The set moved along at a good pace: the energy emanating from the stage was impressive and the audience were responding in suitable fashion. The only lowlight was the downer that occurred when Trent invited Mariqueen Maandig onto stage to join him in the rendition of two tracks from their shared side project ‘How To Destroy Angels’ Bringing the missus out to sing along a few tracks isn’t a completely horrible idea (hint, hint Mr & Mrs Homme) but the slow burning HTDA songs acted as an atmosphere vacuum sucking all the hype out of the room and drawing little beyond confused and frustrated looks from among those around me, But it is oddly reassuring to see even alt-rock royalty subscribes to the adage of “happy wife-happy life”.

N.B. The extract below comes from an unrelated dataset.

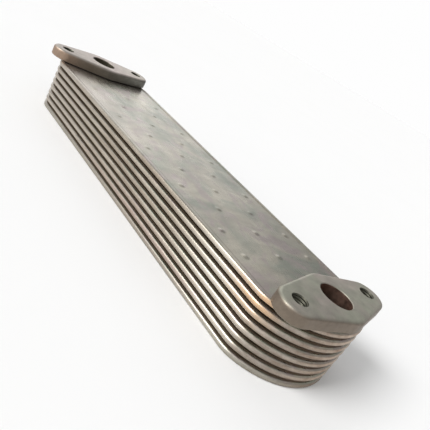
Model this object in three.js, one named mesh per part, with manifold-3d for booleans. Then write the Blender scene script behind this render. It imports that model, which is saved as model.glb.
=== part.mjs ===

The band soon began rebuilding the momentum and managed to deftly manoeuvre the night towards its crescendo. The last three tracks were appropriately awesome – “The Hand That Feeds” is a rollicking tune and was followed by the classic “Head Like A Hole” which brought the crowd to fever pitch for the sing-along it provided. The finale was the beautiful and touching “Hurt”: a song that seizes everyone in the room and captures them in the moment. Reznor stood amid a blue stream of light and delivered the song with passion and precision. A wonderful end to a wonderful night of music performed by a trio of fantastic bands and headlined by a couple of acts which reinforced to all and sundry why they are two of the handful of bands currently capable of headlining almost any musical event in the world. Perfectly executed throughout with a pair of expertly authoritative artists clearly backed by a slick unit of back of house professionals who didn’t miss a beat. If this dual headline concert is a taste of the touring future then consider my appetite whet and my vote a resounding yes on any similar future pairings.